After reading the provisions of both the Senate and House bills on immigration, one glaring fact remains: If you want to illegally immigrate to this country, all you have to do is make it over the border. You don't even have to cross the desert. Just obtain a visa and simply over stay. Want to work? Just show your phony ID to the prospective employer and submit a phony Social Security number. It's worked for more than 7 million illegals. Want welfare? Just start having babies, who are U.S. citizens, and start collecting food stamps and Medi-Cal.

Given the fact that more than half of the population of Mexico and Central America wants to come here, this is just the beginning. Trust me, in another five years we will be having the same debate about what to do with another 7 million illegal immigrants. The only solution is a tamper-proof ID for legal workers and strict enforcement of employer sanctions.

W.J. Sullivan, Carmichael

A simple solution

There is a simple solution to the immigration “problem” which could be implemented in less than a year. It consists of simple elements:

• All noncitizens are issued a tamper-proof ID card if residency legally allowed.

• All citizens must obtain a passport.

• Employers are fined $10,000 per employee who can't produce a valid passport or ID and isn't in a national database of valid holders.

• A noncitizen registered to vote and voting is deported upon conviction.

• All educational and health and welfare services paid for exclusively via sales tax revenues to ensure all pay their fair share.

Of course, the open-border folks think anything short of welcoming all is racism, but what they really fear is a loss of votes from those illegally voting for their candidates.

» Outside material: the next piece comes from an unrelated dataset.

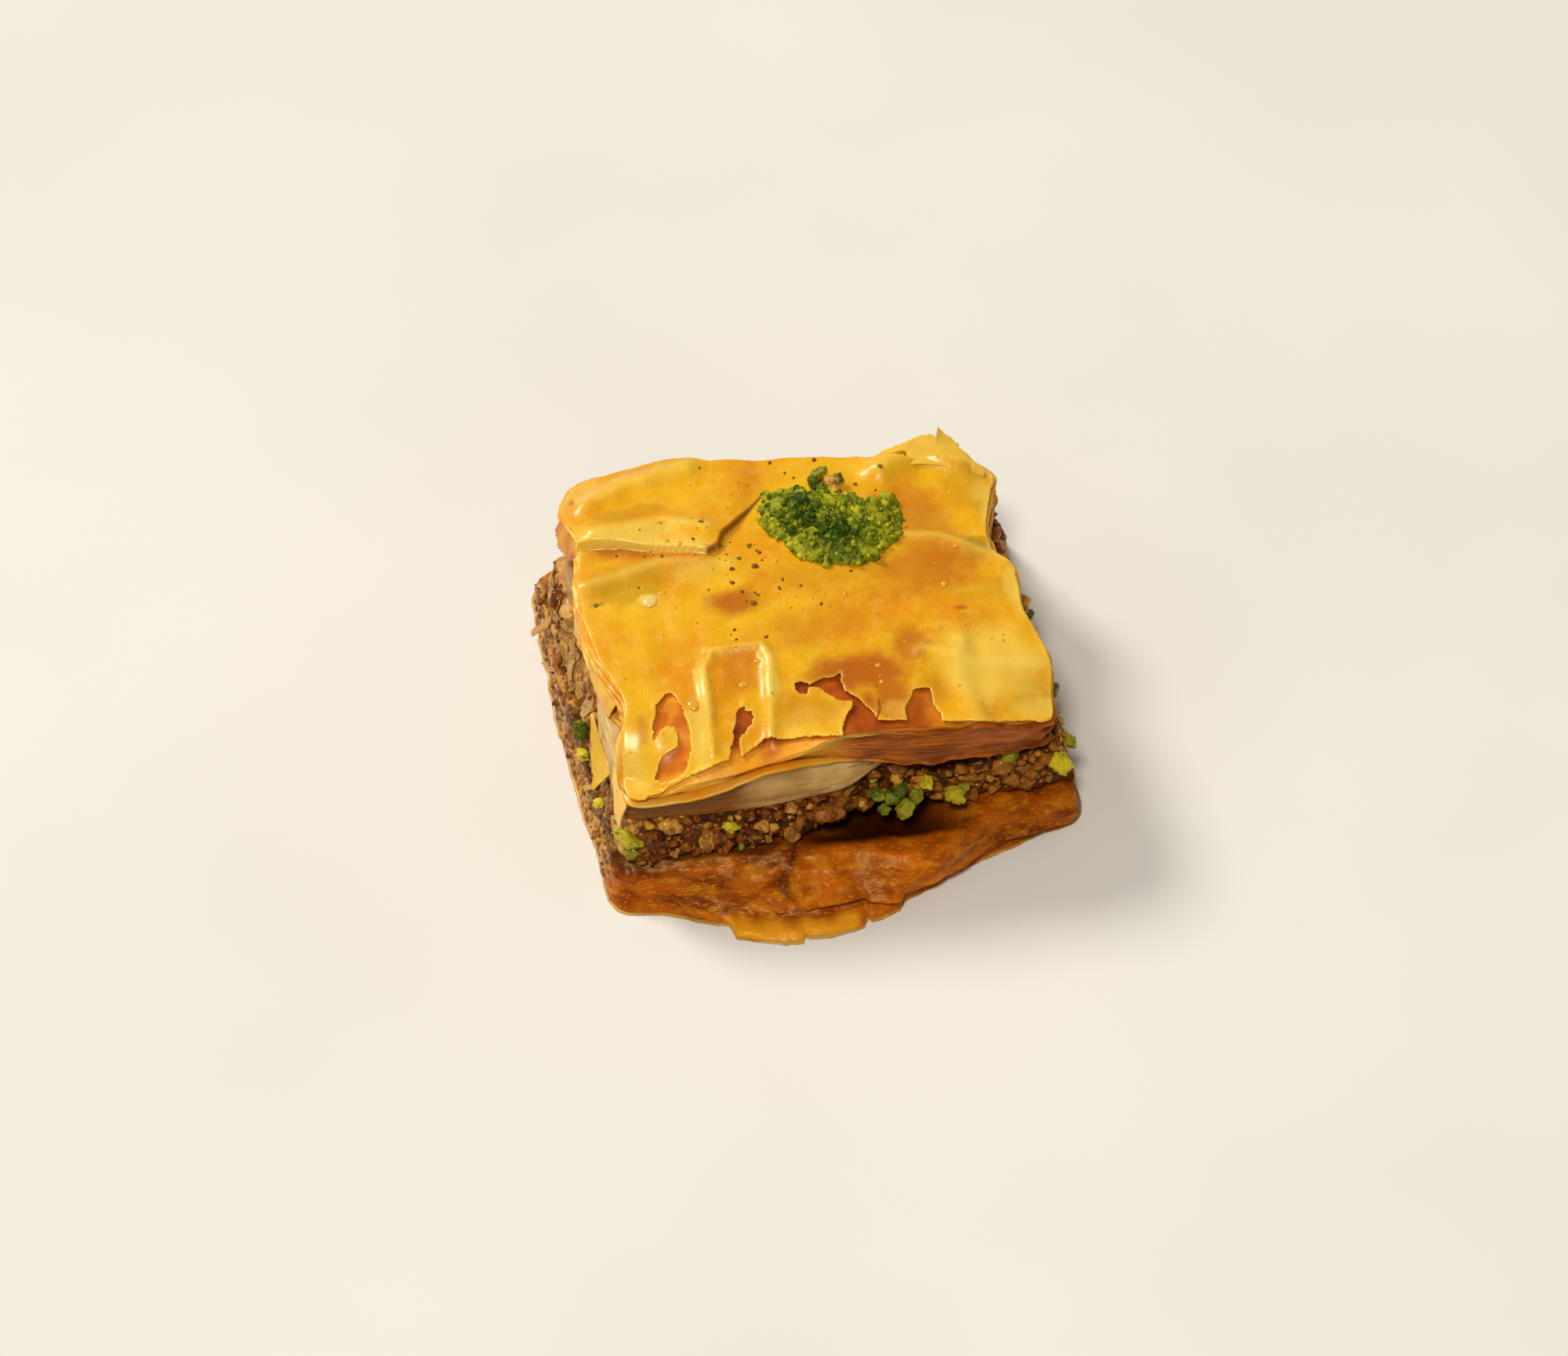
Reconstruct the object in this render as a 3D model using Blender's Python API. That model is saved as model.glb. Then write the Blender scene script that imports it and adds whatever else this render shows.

Jerry Pasek, Rancho Murieta

Hello? Hello? “Tamper-proof”? Is that like “fail-safe” or “kid-proof” or “sure thing”? Do you even have a clue? These things don't exist. If you think we can make the best of a bad bargain and agree to universal ID cards because that would at least end our illegal immigration difficulties, wake up! You'll get stuck with the necessity of carrying an ID at all times and it won't solve the problem. Sure, it will make forged identity materials a little more difficult for a while and a little more expensive for those who need to acquire false documentation. But tamper-proof?

Give me a break.

Update: Well, that didn't take long. The June 5, 2006, edition of the San Francisco Chronicle carries an Associated Press story whose eye-catching headline is “In a world of phony documents, a national ID isn't exactly scary.” Now, what did I tell you? The story carries Peter Prengaman's byline. Here are the first paragraphs:

LOS ANGELES—Luis Hernandez just laughs as he sells fake driver's licenses and Social Security cards to illegal immigrants near a park known for shady deals. The joke—to him and others in his line of work—is the government's promise to put people like him out of business with a tamperproof national ID card.

“One way or another, we'll always find a way,” said Hernandez, 35, a sidewalk operator who is part of a complex counterfeiting network around MacArthur Park, where authentic-looking IDs are available for as little as $150.

Got it? The “tamper-proof” national ID is not a solution—it's an illusion!